At last, in August 1854, during one of Spain’s brief interludes of liberalism, permission was granted. When word reached Barcelona, wild celebration filled the streets as every man, woman and child started hacking away at walls, even with their bare hands. The Bourbon wall was made of tougher stuff than the Berlin wall: it took 34 years to dismantle; but it was so despised that not a single block was left in place. You will find stretches of Barcelona’s Roman and medieval walls, but Bourbon, never.
Now that the lid was off, the city in 1859 sponsored a competition for the plan of the new ‘widening’, or Eixample. The finalists were both Catalans. Most Barcelonans preferred the plan of municipal architect Antoni Rovira i Trias, who proposed exciting prospects and boulevards fanning out of the Old City, similar to what Baron Haussmann was creating at the same time up in Paris. (you can see the plan engraved by his statue, in Plaça de la Virreina).
Madrid had the final say, though, and imposed the seemingly eccentric scheme of a Socialist civil engineer named Ildefons Cerdà, who designed a plan that had nothing whatsoever to do with the Old City, a modular grid of uniform wide streets, with distinctive bevelled or 'chamfered' corners (xamfràs, or chaflans in Spanish) at the intersections to allow the new steam trams to turn more easily and lend a touch of grandeur to each intersection.
Unlike most grids, Cerdà’s intention wasn’t to create lots to buy and sell as easily as possible. His visions were utopian: his pure abstract plan would eliminate social classes – there was no reason why one block should be better than another (the same arguments were made for the 1811 grid plan for Manhattan). Cerdà won because his plan was so much more than just an aesthetic layout of streets. He had thought of everything. There would be gardens in the centre of each block, with light, air, windows and good drainage for all. Markets, parks, hospitals and social services would be distributed at equidistant points.

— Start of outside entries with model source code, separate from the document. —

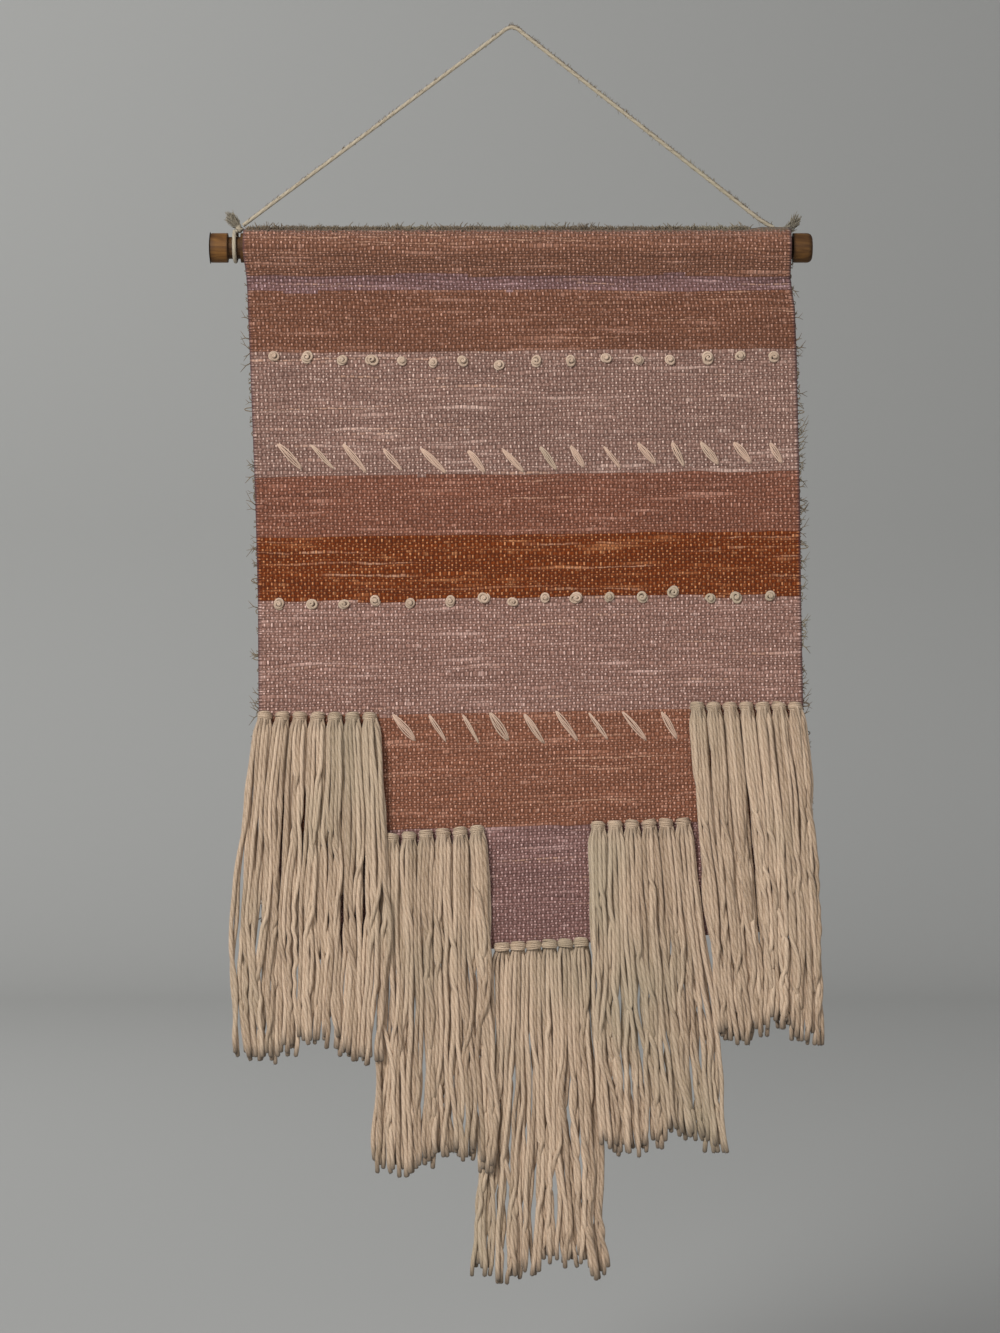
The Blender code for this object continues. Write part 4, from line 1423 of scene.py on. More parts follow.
@dataclass
class Fringes:
    """Five fringes of cotton strands, which lie packed beside and over each other as they hang."""

    strand_radius: float = 1.62 * MM
    strands: int = 9
    sides: int = 8
    level_step: float = 3.0 * MM
    layer_pitch: float = 3.0 * MM
    neck_drop: float = 3.2 * MM
    opened_drop: float = 10.0 * MM
    neck_size: float = 0.68
    neck_width: float = 3.3 * MM
    neck: tuple[tuple[float, float], ...] = (
        (-0.95, 0.1),
        (-0.62, -0.55),
        (-0.50, 0.6),
        (-0.18, -0.9),
        (0.05, 0.4),
        (0.20, -0.9),
        (0.58, -0.55),
        (0.62, 0.6),
        (0.95, 0.1),
    )
    swings: tuple[Swing, ...] = (
        Swing(0.35 * MM, 4.6 * MM, 5.0),
        Swing(1.2 * MM, 10.5 * MM, 4.0),
        Swing(2.0 * MM, 22.0 * MM, 3.0),
        Swing(1.2 * MM, 31.0 * MM, 3.0),
    )
    crimp_share: float = 0.07
    crimp_reach: float = 1.7 * MM
    crimp_length: float = 2.6 * MM
    widths: tuple[float, float] = (0.86, 1.34)
    layer_sway: float = 1.3 * MM
    layer_wave: float = 17.0 * MM
    tip_fall: float = 7.0 * MM
    tip_uneven: tuple[float, float] = (-5.0, 5.0)
    farthest_back: float = 12.0 * MM
    hem_overhang: float = 8.0 * MM
    hem_back: float = 1.6 * MM
    neck_gap: float = 0.4 * MM
    strand_gap: float = 0.3 * MM
    face_gap: float = 0.1 * MM
    rounds: int = 30
    neighbours: int = 28
    closeness: float = 0.93
    push_share: float = 0.30
    pull_share: float = 0.07
    soften_share: float = 0.12
    point_step: float = 2.6 * MM
    slim_length: float = 9.0 * MM
    grey_length: float = 11.0 * MM
    tip_steps: tuple[float, ...] = (0.25, 0.45, 0.58, 0.64)
    tip_sizes: tuple[float, ...] = (1.0, 0.96, 0.80, 0.50, 0.12)
    wisps: int = 3
    wisp_lean: float = 1.3 * MM
    head_width: float = 9.8 * MM
    head_yarn: float = 0.82 * MM
    head_yarns: int = 5
    head_rise: float = 1.32 * MM
    head_depth: float = 7.4 * MM
    head_steps: int = 14
    head_sweep: float = radians(98.0)
    hem_wider: float = 1.12
    hem_flatter: float = 0.62
    table: tuple[Fringe, ...] = (
        Fringe(
            name="fringe_left",
            tassels=7,
            root=Span(-185.2, -106.5),
            root_drop=Span(350.5, 351.5),
            middle=Span(-198.5, -101.5),
            tip=Span(-199.0, -107.5),
            tip_drop=601.0,
            front=4.0,
        ),
        Fringe(
            name="fringe_middle_left",
            tassels=6,
            root=Span(-90.0, -26.2),
            root_drop=Span(442.0, 436.0),
            middle=Span(-92.0, -22.5),
            tip=Span(-95.0, -19.5),
            tip_drop=685.0,
        ),
        Fringe(
            name="fringe_centre",
            tassels=6,
            root=Span(-7.5, 51.8),
            root_drop=Span(523.9, 520.2),
            middle=Span(-13.5, 57.0),
            tip=Span(-22.5, 64.5),
            tip_drop=765.0,
            hold=Hold.HEM,
        ),
        Fringe(
            name="fringe_middle_right",
            tassels=6,
            root=Span(64.5, 128.2),
            root_drop=Span(433.0, 430.5),
            middle=Span(68.3, 140.0),
            tip=Span(74.3, 154.3),
            tip_drop=670.0,
        ),
        Fringe(
            name="fringe_right",
            tassels=7,
            root=Span(138.8, 212.2),
            root_drop=Span(343.7, 343.7),
            middle=Span(149.5, 223.5),
            tip=Span(162.0, 224.0),
            tip_drop=587.0,
        ),
    )

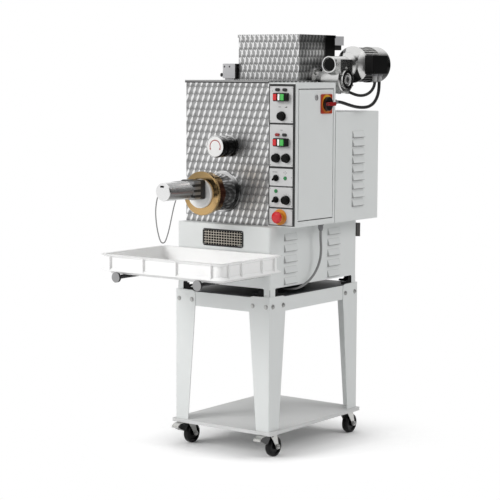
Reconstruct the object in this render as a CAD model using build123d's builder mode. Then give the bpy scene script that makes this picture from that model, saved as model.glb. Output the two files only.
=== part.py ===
"""Electric pasta maker: a screw extruder with a mixing tub on top, on a wheeled sheet-metal stand.

Every sub-part is one builder block and one STEP file.  Sizes are millimetres.  The machine is laid out
about the centre of its stand: +X is the machine's right-hand side, the front faces -Y, Z = 0 is the floor.
The last step moves each piece so that the row frame's origin is the middle of the machine's footprint.
"""

from build123d import *
import math
import os

os.makedirs("parts", exist_ok=True)

# ---------------------------------------------------------------- clearances
running = 0.06  # radial play of a shaft in its bore
sliding = 0.3  # play between faces that pass each other
door_gap = 3.5  # gap round a door in its opening
foot_gap = 0.5  # gap round a leg's foot in the shelf

# ---------------------------------------------------------------- stand and casters
stand_width, stand_depth, stand_top = 464, 630, 640
wheel_dia, wheel_width, caster_trail = 80, 28, 30
caster_head = 28  # from the wheel's top to the stand's underside
caster_height = wheel_dia + caster_head
caster_inset_x, caster_inset_y = 27, 39  # swivel axis in from the stand's corner
caster_plate_x, caster_plate_y, caster_plate_sheet = 70, 80, 3
fork_inner, fork_sheet, axle_dia, kingpin_dia = 36, 3, 10, 12
shelf_overhang_x, shelf_overhang_y, shelf_lip, shelf_sheet = 13, 9, 14, 2
leg_sheet, leg_tab = 3, 40
leg_front_top, leg_front_foot, leg_side_top, leg_side_foot = 98, 62, 108, 66
rail_height, rail_drop, rail_flange, rail_sheet = 57, 6, 25, 2

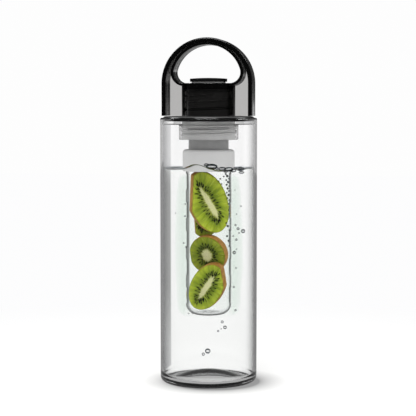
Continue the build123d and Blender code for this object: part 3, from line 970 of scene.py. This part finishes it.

It’s hard not to feel sorry for Cerdà, who spent his life and entire fortune on his vision but remains rather unappreciated to this day. The visionary who coined the term 'urbanism' has never really got the credit he deserves as a father of planning. In Barcelona, he never got a statue like Rovira, and the only thing named after him is a ghastly traffic intersection.
The fact is that few city plans have had their intentions dragged so disdainfully in the mud. Barcelona quintupled in size over the next 50 years on the lines of the Pla Cerdà, but little more than the xamfrans survived its designer’s dreams, and the speculators would have dumped even those as wasteful had Madrid not kept an eye on the map. The other elements of Cerdà’s plan – the height and density restrictions, the parks and social services – soon went by the wayside; buildings and car parks filled in the blocks instead of gardens.
Nor did Cerdà’s ideas on equality make it off the blueprints. Just as Paris has its Right and Left Banks, so Barcelona has its Right Eixample (Dreta de l’Eixample) and less desirable Left Eixample (Esquerra de l’Eixample), divided by C/ de Balmes, where the tram ran until the 1920s. On the Right, Modernista architects created fabulous palaces for their wealthy clients. If the Barri Gòtic is Europe’s largest medieval neighbourhood, the Dreta de l’Eixample (or to be more precise, the 'Quadrant d’Or' between the Barri Gòtic, Diagonal, C/ Roger de Flor and C/ Muntaner) holds the greatest trove of 19th-century architecture, with over 150 listed Modernista buildings.
The Eixample was neglected and disfigured under Franco, but over the past decade the Ajuntament has sponsored a massive programme to restore, polish and preserve this unique legacy; in some cases, even Cerdà’s gardens have been planted in the heart of the blocks.